There are no windows in here or anything, but there is a praise band up on the stage.
Sometimes there's a choir. The choir is off right now for summer.
That's Lori, Joel's mom. She has a lot of friends here.
How's it going?
How are you?
Good to see you.
I miss y'all.
All right. Hello, Miss Debra.
This is kind of like the fellowship area, and it's fun just to see everybody in here,
and you get to see people that might not come to your service.
Most people call it hanging out. At the church, they call it fellowship.
So it's like the translation.
That's the church word.
Right.
Glad you're here. Let's stand together this morning.
We want to go to the Lord in prayer today.
Father God, we bow our hearts before you, and we are so thankful, God, to see you. We went to church with Joel Rogers' family this morning because of an email he sent us.
Joel works as a tax accountant in Birmingham.
Here's what he wrote.
Being devout Southern Baptist, Joel italicized Southern,
my parents have steadfastly been giving 10% of their income
to the church their whole lives. I recently voiced my opinion that I thought that was too much to
give, and my parents and I got into an argument. After a little back and forth, my parents conceded
that tithing at 10% may not be the exact amount God expects, but my mother said something that
stuck with me. She said, the 10% they give to the church makes them happier than anything else they spend their money on.
Now, Joel goes on here.
I've read that people who go to religious institutions consistently are happier than their counterparts.

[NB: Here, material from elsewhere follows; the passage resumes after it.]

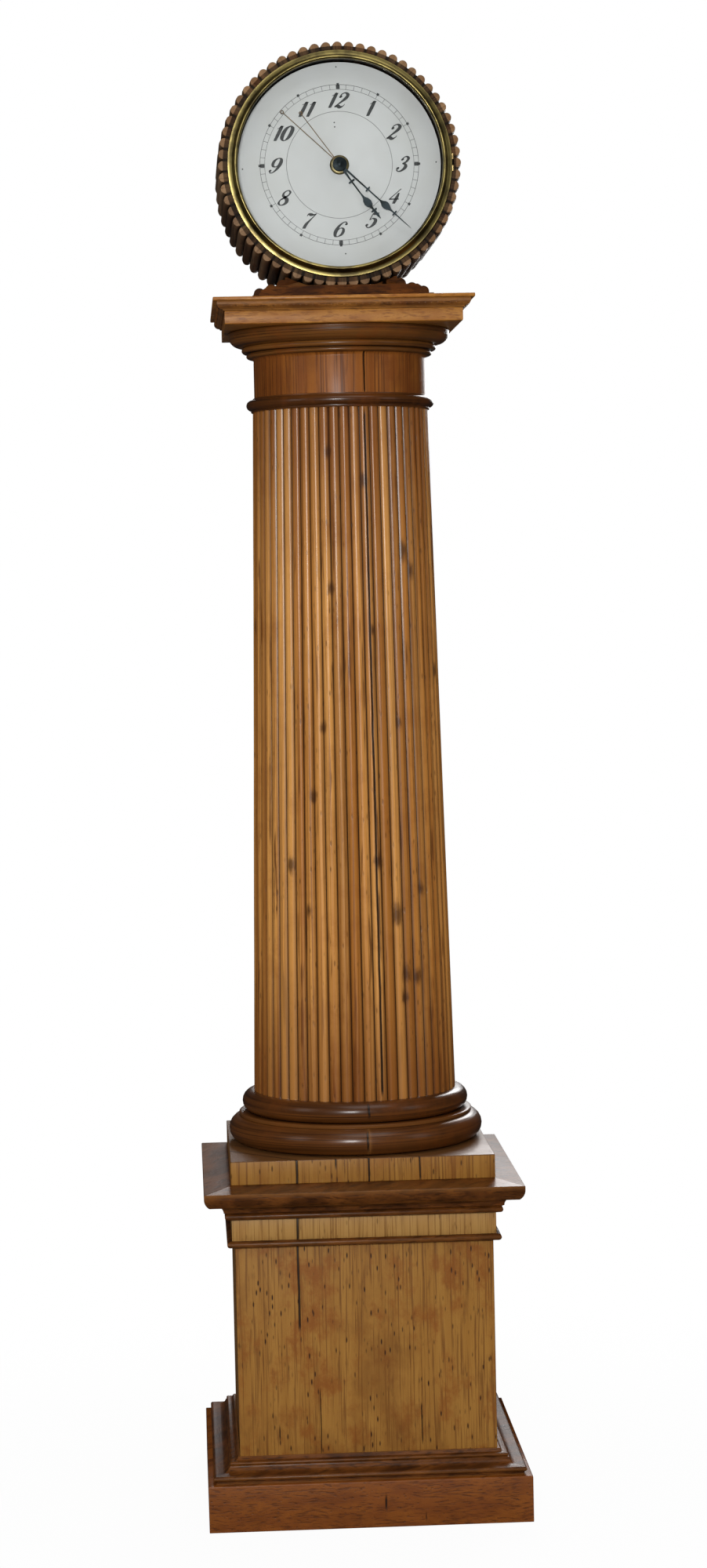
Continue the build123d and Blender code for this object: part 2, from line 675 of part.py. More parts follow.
def train_phases():
    phase = {"centre_pinion": 0.0, "centre_wheel": 0.0, "cannon": 0.0}
    phase["great"] = mesh_phase(12, 0.0, 72, line_angle(CENTRE, GREAT))
    phase["third_pinion"] = mesh_phase(64, 0.0, 8, line_angle(CENTRE, THIRD))
    phase["third_wheel"] = 0.0
    phase["escape_pinion"] = mesh_phase(60, 0.0, 8, line_angle(THIRD, ESCAPE))
    phase["minute_wheel"] = mesh_phase(20, 0.0, 60, line_angle(CENTRE, MINUTE_WHEEL))
    phase["minute_pinion"] = 0.0
    phase["hour_wheel"] = mesh_phase(16, 0.0, 64, line_angle(MINUTE_WHEEL, CENTRE))
    return phase


def wheels():
    phase = train_phases()
    y = (-60.0, -57.0)
    great = gear(72, 1.25, GREAT, y, phase["great"], 2.0) - crossings(37, 22, GREAT, y)
    click_post = rod(29.5, HEAD_Z + GREAT_Z + 0.0, 2.0, (-57, -51.6))
    great = great + pivots(GREAT, 4.0)
    save("great_wheel", great + click_post)
    y = (-75.0, -72.5)
    centre = gear(64, 1.0, CENTRE, y, 0.0, 2.0) - crossings(27, 8, CENTRE, y)
    centre = centre + gear(12, 1.25, CENTRE, (-64, -53), 0.0, 2.0, wheel=False)
    centre = centre + arbor(CENTRE, [(3.0, -95.4, -33.5), (1.2, -34, -30.4), (2.5, -138, -95)])
    centre = centre + gear(20, 0.8, CENTRE, (-107.5, -104), 0.0, 2.0, wheel=False)
    centre = centre + arbor(CENTRE, [(4.0, -133.8, -103)])
    save("centre_arbor", centre)
    y = (-88.0, -86.0)
    third = gear(60, 0.9, THIRD, y, 0.0, 1.5) - crossings(22.5, 6, THIRD, y, arm=4)
    third = third + gear(8, 1.0, THIRD, (-79, -69), phase["third_pinion"], 1.5, wheel=False)
    save("third_wheel", third + pivots(THIRD, 2.2))
    save("escape_wheel", escape_wheel(phase["escape_pinion"]))
    y = (-107.0, -104.5)
    minute = gear(60, 0.8, MINUTE_WHEEL, y, phase["minute_wheel"], 1.5)
    minute = minute - crossings(19.5, 9, MINUTE_WHEEL, y, arm=4)
    minute = minute + gear(16, 0.8, MINUTE_WHEEL, (-115, -104.5), 0.0, 1.5, wheel=False)
    minute = minute + arbor(MINUTE_WHEEL, [(3.0, -104.6, -99.4), (1.8, -116, -96.4)])
    save("minute_wheel", minute)
    y = (-114.0, -112.0)
    hour = gear(64, 0.8, CENTRE, y, phase["hour_wheel"], 4.07) - crossings(21, 9.5, CENTRE, y, arm=4)
    pipe = arbor(CENTRE, [(6.5, -132.2, -111.5)]) - arbor(CENTRE, [(4.07, -140, -100)])
    save("hour_wheel", hour + pipe)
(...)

The economist inside me says that money not given to the church would make a non-tither happier, all else equal.
So here's what Joel wants to know.
Will forfeiting 10% of your income for the right to go to a church and experience a church
congregation, will that make you happier or less happy overall?
That is the question we'll try to answer on today's show.
Really, Joel is asking two questions, related but separate. One is whether giving away money, in this case to a religious institution, makes you happier.
The other is whether religion itself makes you happier.
Here are Joel's parents again.
I think the world is a better place because of our little bit of tithing.
By tithing, I am pleasing God.
I'm doing something that God would want me to do.
So that gives me happiness in that way, too.
And even Joel can see how giving money to the church can have a personal upside.
I mean, if I think back to another thing that I spent $20 on, like a t-shirt or something, like which one would bring me more prolonged happiness?
I think the answer is probably giving the money away.
But as we'll see in this episode, these questions are not so simple.
Does it make me happy to tithe? Would I be happier if I had that 10% in my 401k?
I don't know. But you know, my 401k would look a lot better if I had all the 10% that I had given
over the years. We thank you, God, for all of this, and we pray it in Jesus' name. And all
of God's people said, Amen. Amen.
From WNYC, this is Freakonomics Radio,
the podcast that explores the hidden side of everything.
Here's your host, Stephen Dupner. Okay, we are trying to answer Joel Rogers' question about whether giving money to your church makes you happier in the long run. When you just look at survey statistics,
particularly in the United States, you find a strong and consistent positive association
between rates of giving and happiness. That's Larry Iannacone. I'm a professor of economics
here at Chapman University. I'm Christian. I would classify myself as an evangelical Christian.
Giannacone has studied the history of religious giving, including tithing.
Tithing literally comes from the word tenth, and traditionally meant 10% of something,
usually your income, paid to a church or to religion in general. The term originates as far back as the Bible.
And in ancient Israel, the people of Israel were expected to give a tenth of their income,
a tenth of their farm produce to the priesthood and to also help the poor.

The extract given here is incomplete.